The task
Reproduce exactly the section that begins at the line containing "Keep writing the" and ends at the line containing "c in camera.matrix_world.translation])", both lines included; omit all other lines.

Entries provided
* * *
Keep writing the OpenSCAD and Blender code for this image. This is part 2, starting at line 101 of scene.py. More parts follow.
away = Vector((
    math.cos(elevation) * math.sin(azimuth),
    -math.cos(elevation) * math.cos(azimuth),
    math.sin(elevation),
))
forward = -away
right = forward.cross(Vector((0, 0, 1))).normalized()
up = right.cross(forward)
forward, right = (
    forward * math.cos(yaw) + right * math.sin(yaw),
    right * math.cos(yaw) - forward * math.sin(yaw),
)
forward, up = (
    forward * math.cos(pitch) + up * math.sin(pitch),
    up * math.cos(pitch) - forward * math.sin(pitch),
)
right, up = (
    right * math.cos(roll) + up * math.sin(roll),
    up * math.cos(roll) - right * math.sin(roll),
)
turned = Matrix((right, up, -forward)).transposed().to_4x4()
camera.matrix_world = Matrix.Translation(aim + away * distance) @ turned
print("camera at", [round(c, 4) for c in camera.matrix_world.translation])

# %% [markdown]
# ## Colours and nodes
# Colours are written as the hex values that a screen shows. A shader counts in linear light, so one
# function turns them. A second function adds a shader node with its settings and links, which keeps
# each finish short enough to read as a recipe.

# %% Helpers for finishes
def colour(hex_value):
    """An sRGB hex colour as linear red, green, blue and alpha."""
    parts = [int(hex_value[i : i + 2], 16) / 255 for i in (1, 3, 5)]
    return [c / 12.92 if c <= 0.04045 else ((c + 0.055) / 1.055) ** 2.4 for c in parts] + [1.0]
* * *
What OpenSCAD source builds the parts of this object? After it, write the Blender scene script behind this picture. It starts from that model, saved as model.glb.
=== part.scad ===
* * *
Solution to this exercise
Keep writing the OpenSCAD and Blender code for this image. This is part 2, starting at line 101 of scene.py. More parts follow.
away = Vector((
    math.cos(elevation) * math.sin(azimuth),
    -math.cos(elevation) * math.cos(azimuth),
    math.sin(elevation),
))
forward = -away
right = forward.cross(Vector((0, 0, 1))).normalized()
up = right.cross(forward)
forward, right = (
    forward * math.cos(yaw) + right * math.sin(yaw),
    right * math.cos(yaw) - forward * math.sin(yaw),
)
forward, up = (
    forward * math.cos(pitch) + up * math.sin(pitch),
    up * math.cos(pitch) - forward * math.sin(pitch),
)
right, up = (
    right * math.cos(roll) + up * math.sin(roll),
    up * math.cos(roll) - right * math.sin(roll),
)
turned = Matrix((right, up, -forward)).transposed().to_4x4()
camera.matrix_world = Matrix.Translation(aim + away * distance) @ turned
print("camera at", [round(c, 4) for c in camera.matrix_world.translation])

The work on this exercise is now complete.